Dupin and Gobelin discover Beauvais and Marcel have gone missing. Dupin reveals he accused Camille of having Marie's diary, even though he knew the diary didn't exist, so the murderer would retrieve it. They arrive at the Roget home just as Marcel was going to kill Camille. Gobelin shoots Marcel. Gobelin afterwards discovers that Beauvais has been secretly helping Dupin.

==Style==
Despite promotional material stating "Who is the Phantom Mangler of Paris" suggesting a Jack the Ripper type of character, the authors of the book Universal Horrors stated the fim is "another instance of a slick Universal mystery dressed up in eratz "chiller" trappins to attract the horror trade."

==Production==
The Mystery of Marie Roget is based on Edgar Allan Poe's short story "The Mystery of Marie Rogêt" (1842). Screenwriter Michel Jacoby updated the setting of the original story to 1889 and changed the profession of Marie Roget from a shopgirl to a musical comedy star. It was the first film version of the short story.

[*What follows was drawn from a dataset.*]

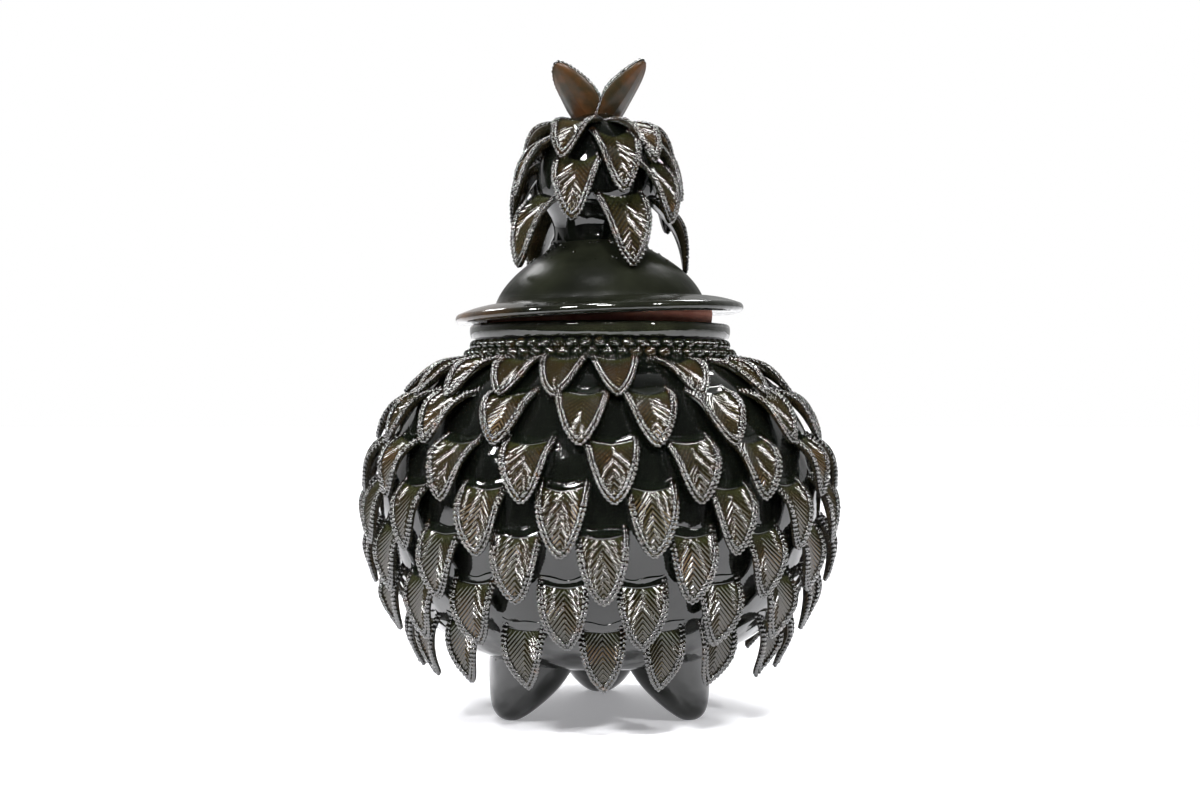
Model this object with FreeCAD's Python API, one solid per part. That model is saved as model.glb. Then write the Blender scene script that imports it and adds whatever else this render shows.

The lead female role was to have been played by Peggy Moran who was cast as of December 1941. Two days before filming started on 10 December, Moran was replaced by Maria Montez. In the fim, the song she sings "Mama Dit Moi" is mouthed by Montez but sung by vocalist Dorothy Triden. Nell O'Day spoke negatively about working with Montez, saying that despite getting along with her, Montez "was not popular with the staff and crew because she thought of them almost as servants." Edward Norris spoke positively about working on the film, stating that Pat Knowles and him "had a wonderful time and became longtime friends, very good friends." Norris went on to discuss that on weekends they would often ride motorcycles together and go hunting occasionally with their wives. Production began on December 10, 1941, and ended before the year was over.

The film reuses several music pieces from previous films, including Franz Waxman's music from The Invisible Ray and the waltz music is from the 1941 film Back Street.

==Release==
The Mystery of Marie Roget was distributed theatrically by the Universal Pictures Company on April 3, 1942. The film was later re-released as Phantom of Paris.

==Reception==
From contemporary reviews, Bosley Crowther of The New York Times described the film as a "Butchered retelling of [Poe]" and a "dreary, aimless film, devoid of logic or excitement or even a shadows of suspense." Archer Winsten of The New York Post stated that despite a "better than average cast" there "has been no original thought expanded on lines and direction" opining that the film was a "routine quickie." Kate Cameron of The New York Daily News gave the film two and a half stars, finding that "with a little more care spent on the script to clear up the reasons for the second murder and with a tighter hand on the directorial reins to keep the mystery running smoothly and suspensefully though this film, this story of Poe's might have been built into a first class thriller." Similar negative reviews came from William Boehnel in The New York World-Telegram ("[The film] is dull and static and almost entirely lacking in suspense"), Rose Pelswick of The New York Journal-American ("there's little action in the piece, which doesn't contain much mystery, either, since the identity of the murderer is obvious all along.")

From retrospective reviews, the authors of the book Universal Horrors found that the films "galloping pace" and appealing cast help the film over the hurdles and that it was "not a horror film despite Universal's campaign to palm it off as such, and it tips its hand far too soon to cut muster as a solid whodunit. But judged strictly for what it does deliver - 60 minutes of adventuresome sleuthing, favoured with mystery and mild horror embellishments - it's a good example Universal's B-unit working at peak efficiency."